Since it has the potential to avoid pregnancy, it would reduce the risks associated with pregnancy and childbirth. As a result, the technology is expected to increase women’s life expectancy. In addition, it may be an ideal choice for women who do not want to go through the discomfort of pregnancy and the pain of childbirth.

Furthermore, women would no longer have to worry about not being able to have babies because of menopause since it would be possible to have babies in artificial wombs. Aside from that, women with uterine health conditions and dysfunctions would have the opportunity to have a baby. Women also wouldn’t have to leave their jobs because of a natural nine-month pregnancy. They can just keep on working while their babies grow in a safer chamber.
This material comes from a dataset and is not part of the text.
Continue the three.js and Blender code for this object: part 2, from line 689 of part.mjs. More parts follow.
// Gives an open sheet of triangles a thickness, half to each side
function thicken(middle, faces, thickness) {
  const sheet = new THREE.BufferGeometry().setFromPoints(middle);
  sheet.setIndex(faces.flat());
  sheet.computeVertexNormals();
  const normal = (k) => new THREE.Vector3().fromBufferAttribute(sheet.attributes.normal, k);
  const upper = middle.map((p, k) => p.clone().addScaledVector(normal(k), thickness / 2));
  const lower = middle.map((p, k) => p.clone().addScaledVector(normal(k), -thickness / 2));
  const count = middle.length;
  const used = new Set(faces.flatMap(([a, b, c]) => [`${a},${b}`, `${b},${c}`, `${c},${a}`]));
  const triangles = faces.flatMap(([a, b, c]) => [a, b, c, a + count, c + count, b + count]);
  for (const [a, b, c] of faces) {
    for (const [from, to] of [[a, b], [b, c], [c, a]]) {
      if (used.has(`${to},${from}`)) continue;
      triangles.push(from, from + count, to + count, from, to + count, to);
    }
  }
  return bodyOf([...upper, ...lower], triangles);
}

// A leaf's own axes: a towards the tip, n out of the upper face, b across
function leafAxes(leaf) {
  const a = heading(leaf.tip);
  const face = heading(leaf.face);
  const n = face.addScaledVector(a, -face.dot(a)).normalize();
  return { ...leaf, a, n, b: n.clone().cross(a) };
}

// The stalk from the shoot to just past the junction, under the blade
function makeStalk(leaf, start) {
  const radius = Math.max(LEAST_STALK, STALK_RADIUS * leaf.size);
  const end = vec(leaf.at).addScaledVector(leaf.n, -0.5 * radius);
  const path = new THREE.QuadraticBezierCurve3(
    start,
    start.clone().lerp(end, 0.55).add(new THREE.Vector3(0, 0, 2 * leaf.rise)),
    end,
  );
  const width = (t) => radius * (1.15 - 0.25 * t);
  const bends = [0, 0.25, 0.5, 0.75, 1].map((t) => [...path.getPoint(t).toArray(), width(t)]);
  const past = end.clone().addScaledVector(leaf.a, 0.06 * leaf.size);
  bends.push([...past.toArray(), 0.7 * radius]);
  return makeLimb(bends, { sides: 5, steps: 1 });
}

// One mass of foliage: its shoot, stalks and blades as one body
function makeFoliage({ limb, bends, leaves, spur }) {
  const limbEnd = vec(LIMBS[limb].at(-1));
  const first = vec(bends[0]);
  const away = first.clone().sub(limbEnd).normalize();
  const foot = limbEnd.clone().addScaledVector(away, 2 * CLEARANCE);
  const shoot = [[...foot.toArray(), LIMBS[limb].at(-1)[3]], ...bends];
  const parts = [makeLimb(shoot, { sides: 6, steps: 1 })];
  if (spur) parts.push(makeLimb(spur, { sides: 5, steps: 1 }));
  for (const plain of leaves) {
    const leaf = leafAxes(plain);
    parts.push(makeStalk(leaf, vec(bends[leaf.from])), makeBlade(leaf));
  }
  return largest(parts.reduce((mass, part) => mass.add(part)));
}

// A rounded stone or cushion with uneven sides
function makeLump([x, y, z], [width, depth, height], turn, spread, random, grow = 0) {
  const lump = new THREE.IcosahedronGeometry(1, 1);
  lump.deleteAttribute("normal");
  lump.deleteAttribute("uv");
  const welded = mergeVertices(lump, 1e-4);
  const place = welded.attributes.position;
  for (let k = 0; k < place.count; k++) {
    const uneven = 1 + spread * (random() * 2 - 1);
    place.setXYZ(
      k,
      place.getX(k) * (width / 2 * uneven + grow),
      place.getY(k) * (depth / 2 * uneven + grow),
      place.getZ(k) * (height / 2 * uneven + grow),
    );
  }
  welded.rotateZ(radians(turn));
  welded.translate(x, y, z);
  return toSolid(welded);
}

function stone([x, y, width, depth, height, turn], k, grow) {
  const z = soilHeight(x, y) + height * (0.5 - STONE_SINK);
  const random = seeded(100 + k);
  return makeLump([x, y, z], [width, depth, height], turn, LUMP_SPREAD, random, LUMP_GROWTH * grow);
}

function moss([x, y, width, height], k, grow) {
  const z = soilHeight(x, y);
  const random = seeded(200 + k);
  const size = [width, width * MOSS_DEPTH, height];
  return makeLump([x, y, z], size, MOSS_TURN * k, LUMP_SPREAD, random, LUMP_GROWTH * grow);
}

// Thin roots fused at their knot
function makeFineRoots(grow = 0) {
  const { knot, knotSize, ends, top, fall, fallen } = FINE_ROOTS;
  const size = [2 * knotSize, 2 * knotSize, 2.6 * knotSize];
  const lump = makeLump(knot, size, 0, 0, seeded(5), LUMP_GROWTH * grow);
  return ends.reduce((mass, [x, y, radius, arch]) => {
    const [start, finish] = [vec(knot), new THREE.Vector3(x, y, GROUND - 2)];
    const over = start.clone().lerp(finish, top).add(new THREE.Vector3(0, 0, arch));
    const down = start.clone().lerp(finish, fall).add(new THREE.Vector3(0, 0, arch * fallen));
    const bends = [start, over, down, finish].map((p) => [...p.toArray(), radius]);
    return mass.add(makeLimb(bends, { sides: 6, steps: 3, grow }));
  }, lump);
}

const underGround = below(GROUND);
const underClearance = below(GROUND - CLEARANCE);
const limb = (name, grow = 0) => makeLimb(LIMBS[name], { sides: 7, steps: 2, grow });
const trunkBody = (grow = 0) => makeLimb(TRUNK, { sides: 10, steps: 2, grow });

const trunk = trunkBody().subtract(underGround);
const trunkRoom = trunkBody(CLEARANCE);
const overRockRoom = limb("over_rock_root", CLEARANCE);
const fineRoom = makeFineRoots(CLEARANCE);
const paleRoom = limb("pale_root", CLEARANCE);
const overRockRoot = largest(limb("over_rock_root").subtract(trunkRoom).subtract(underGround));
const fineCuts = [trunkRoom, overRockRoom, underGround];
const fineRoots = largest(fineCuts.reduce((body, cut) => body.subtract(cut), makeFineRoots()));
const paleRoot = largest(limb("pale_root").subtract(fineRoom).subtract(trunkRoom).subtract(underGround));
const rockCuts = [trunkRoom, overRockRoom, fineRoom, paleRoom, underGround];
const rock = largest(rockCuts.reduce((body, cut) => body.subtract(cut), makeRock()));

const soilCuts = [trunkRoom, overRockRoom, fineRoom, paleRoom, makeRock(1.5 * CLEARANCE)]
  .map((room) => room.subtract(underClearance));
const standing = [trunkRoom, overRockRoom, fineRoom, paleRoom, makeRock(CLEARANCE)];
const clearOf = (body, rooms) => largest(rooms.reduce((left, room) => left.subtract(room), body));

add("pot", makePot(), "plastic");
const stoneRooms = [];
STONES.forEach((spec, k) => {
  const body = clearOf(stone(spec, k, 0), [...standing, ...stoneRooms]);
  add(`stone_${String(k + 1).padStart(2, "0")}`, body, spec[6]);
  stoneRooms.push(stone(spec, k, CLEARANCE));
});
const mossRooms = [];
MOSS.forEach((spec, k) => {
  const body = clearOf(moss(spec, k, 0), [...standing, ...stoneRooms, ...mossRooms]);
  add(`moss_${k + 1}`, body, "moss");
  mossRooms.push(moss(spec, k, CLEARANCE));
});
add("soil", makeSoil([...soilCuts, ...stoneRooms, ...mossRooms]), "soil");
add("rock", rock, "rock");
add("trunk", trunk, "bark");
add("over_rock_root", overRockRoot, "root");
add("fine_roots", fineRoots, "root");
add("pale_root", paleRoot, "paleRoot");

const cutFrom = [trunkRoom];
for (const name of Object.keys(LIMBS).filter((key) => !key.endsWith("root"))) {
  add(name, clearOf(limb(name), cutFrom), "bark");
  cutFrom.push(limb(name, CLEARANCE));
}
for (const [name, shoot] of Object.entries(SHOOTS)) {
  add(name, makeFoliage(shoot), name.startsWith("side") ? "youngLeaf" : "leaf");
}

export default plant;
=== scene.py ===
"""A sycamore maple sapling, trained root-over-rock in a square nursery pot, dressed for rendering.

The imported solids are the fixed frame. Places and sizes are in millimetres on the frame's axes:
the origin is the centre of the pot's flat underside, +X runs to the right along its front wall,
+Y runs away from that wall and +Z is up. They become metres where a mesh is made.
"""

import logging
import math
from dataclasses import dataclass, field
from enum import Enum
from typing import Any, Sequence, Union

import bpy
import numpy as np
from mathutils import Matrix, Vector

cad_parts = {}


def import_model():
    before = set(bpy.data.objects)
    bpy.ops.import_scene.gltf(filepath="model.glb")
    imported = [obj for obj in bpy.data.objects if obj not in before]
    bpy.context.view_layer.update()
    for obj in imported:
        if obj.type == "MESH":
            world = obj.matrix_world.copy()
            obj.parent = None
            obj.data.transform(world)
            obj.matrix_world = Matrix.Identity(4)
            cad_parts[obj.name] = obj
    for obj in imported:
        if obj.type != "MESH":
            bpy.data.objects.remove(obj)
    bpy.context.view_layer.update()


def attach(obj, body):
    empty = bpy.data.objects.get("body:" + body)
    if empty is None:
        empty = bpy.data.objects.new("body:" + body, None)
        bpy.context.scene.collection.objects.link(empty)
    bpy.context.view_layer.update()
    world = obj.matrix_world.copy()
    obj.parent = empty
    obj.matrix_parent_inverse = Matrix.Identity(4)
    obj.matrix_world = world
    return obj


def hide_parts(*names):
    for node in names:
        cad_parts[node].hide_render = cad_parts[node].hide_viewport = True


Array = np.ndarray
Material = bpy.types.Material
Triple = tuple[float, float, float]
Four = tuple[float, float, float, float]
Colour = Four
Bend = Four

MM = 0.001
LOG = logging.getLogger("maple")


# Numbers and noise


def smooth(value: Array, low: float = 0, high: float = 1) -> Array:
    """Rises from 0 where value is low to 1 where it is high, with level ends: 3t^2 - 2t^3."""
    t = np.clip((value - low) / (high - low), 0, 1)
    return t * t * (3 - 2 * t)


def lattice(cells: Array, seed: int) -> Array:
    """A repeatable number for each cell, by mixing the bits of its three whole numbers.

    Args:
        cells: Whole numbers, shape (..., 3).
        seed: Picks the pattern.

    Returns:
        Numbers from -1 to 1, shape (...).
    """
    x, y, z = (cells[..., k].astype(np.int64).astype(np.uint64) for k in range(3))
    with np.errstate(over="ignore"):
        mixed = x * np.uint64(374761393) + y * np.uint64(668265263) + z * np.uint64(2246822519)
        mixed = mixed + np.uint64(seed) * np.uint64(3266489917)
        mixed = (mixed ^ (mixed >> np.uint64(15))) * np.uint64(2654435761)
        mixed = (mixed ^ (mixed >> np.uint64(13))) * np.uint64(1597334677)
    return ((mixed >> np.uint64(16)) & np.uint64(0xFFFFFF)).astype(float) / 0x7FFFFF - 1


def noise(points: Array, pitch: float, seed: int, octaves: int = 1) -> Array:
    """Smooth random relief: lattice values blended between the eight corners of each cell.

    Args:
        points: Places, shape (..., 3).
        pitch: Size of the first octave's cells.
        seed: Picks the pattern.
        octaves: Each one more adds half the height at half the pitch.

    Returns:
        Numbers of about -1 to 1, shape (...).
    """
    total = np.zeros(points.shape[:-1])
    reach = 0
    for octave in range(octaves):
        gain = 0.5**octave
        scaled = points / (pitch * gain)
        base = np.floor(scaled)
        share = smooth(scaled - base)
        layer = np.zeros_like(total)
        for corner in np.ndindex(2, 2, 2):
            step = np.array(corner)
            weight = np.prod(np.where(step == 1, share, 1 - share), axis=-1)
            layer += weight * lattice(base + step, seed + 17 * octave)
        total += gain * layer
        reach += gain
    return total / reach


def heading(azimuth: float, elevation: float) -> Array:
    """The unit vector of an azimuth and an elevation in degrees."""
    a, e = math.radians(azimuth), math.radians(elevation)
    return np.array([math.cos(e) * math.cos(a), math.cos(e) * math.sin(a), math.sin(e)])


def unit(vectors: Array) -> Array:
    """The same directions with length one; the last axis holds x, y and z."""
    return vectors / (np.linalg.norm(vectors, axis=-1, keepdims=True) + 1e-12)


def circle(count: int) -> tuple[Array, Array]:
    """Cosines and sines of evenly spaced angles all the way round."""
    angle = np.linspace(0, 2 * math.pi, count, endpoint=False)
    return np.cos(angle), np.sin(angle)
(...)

It may also allow people to have more children. Especially for individuals who are financially secure, having as many kids as they want would not be a terrible thing. More importantly, nations with low birth rates would have the opportunity to enhance their birth rates in order to ensure a future generation.

 

Future Concerns

Many are already concerned about technology because it has the potential to abolish the institution of marriage. For some people, the entire purpose of marriage is to have babies and raise a family. Many say that if the prospect of producing babies in a natural way was taken out of the picture, there wouldn’t be any reason for marriage to exist.

Another source of concern is the possibility of a lack of attachment that was supposed to occur between newborns and their mothers. Fetuses that would grow inside plastic chambers might not be able to have the same level of bond with their mothers as compared to babies that grow inside the natural womb.

Furthermore, since there would be no need for the existence of parents, ethical professionals are concerned that the technology could allow several giant corporations and governmental institutions to use this opportunity to mass-produce parentless babies for their own institutional agenda.

From the legal point of view, experts are concerned about how babies who are in artificial wombs should be regarded legally. In 2018 a medical ethico-legal specialist, Elizabeth Chloe Romanis suggested that the human fetus inside an artificial womb is neither a fetus nor a baby. Instead, to avoid confusion and misunderstanding she suggested the term ‘Gestateling’ to be adopted. She also recommended the articulation of pertinent ethical issues for future practices.

 

Even though the artificial womb technology is raising ethical and social concerns about the future of baby-making, scientists are assuring the world that, as crazy as it sounds, the technology is the inevitable future of baby-making.